Realtime AI News
Google faces class-action lawsuit from major publishers over Gemini AI training on copyrighted works
Hachette, Cengage, Elsevier, and other publishers have filed a class-action lawsuit against Google, alleging the company trained its Gemini AI on copyrighted works without permission and intentionally removed copyright information to conceal the infringement. The case was filed in the Southern District of New York.

A group of publishers and authors have filed a class-action lawsuit against Google, accusing the tech giant of using their copyrighted works to train its AI platform, Gemini, without authorization. The plaintiffs include Hachette, Cengage, Elsevier, author Scott Turow, and S.C.R.I.B.E.
The lawsuit further alleges that Google intentionally removed or altered copyright information on these works to "conceal that its Gemini Models were trained on stolen materials." The case was filed in the U.S. District Court for the Southern District of New York.
This is the latest in a wave of lawsuits from publishers, authors, and copyright holders against AI companies including Google, Meta, OpenAI, and Anthropic. While two early California court decisions favored AI companies on "fair use" grounds, Anthropic was fined $1.5 billion for pirating training works — the largest payout in U.S. copyright history, with roughly half a million writers eligible for payments of at least $3,000.
The publishers' case against Google has a crucial difference: they have a long, nuanced relationship with the company. Publishers previously provided copyrighted works to Google specifically for Google Books, a search tool that displays short snippets and bibliographic information rather than full books. The plaintiffs claim Google used copies of these books — along with books from Google Play — to train Gemini without obtaining permission for that purpose.
"Google illegally copied works from all these scope-limited programs for AI training, knowing it lacked authorization to do so," the lawsuit reads. The plaintiffs also cite an internal Google document allegedly stating that using copyrighted books for AI training could be "highly problematic for Google" and might result in "$10Bs-$100Bs in potential fines."
The California fair-use rulings don't establish binding precedent, giving the New York judge an opportunity to weigh in from a different legal perspective.
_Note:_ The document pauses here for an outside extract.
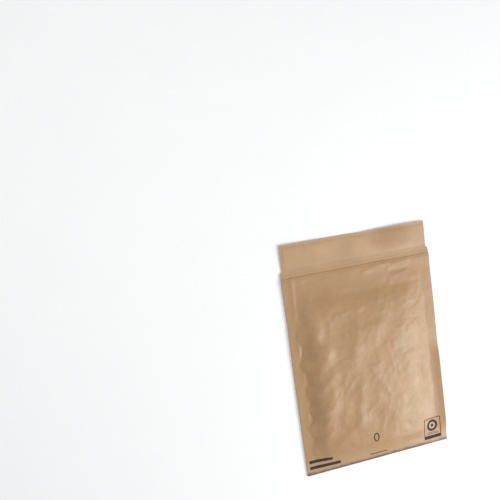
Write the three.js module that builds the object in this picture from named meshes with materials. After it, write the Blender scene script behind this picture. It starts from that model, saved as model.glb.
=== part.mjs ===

Unlike the Meta and Anthropic cases, Google's existing licensing relationship with publishers strengthens the argument that the company exceeded the scope of its authorized use.
Google did not immediately respond to a request for comment. The outcome could set a critical precedent for how AI training data intersects with existing content licensing agreements.
Why it matters
Unlike prior fair-use rulings favoring AI companies, Google's existing licensing agreements with publishers make this case a potential watershed moment for defining the boundaries of AI training data legality.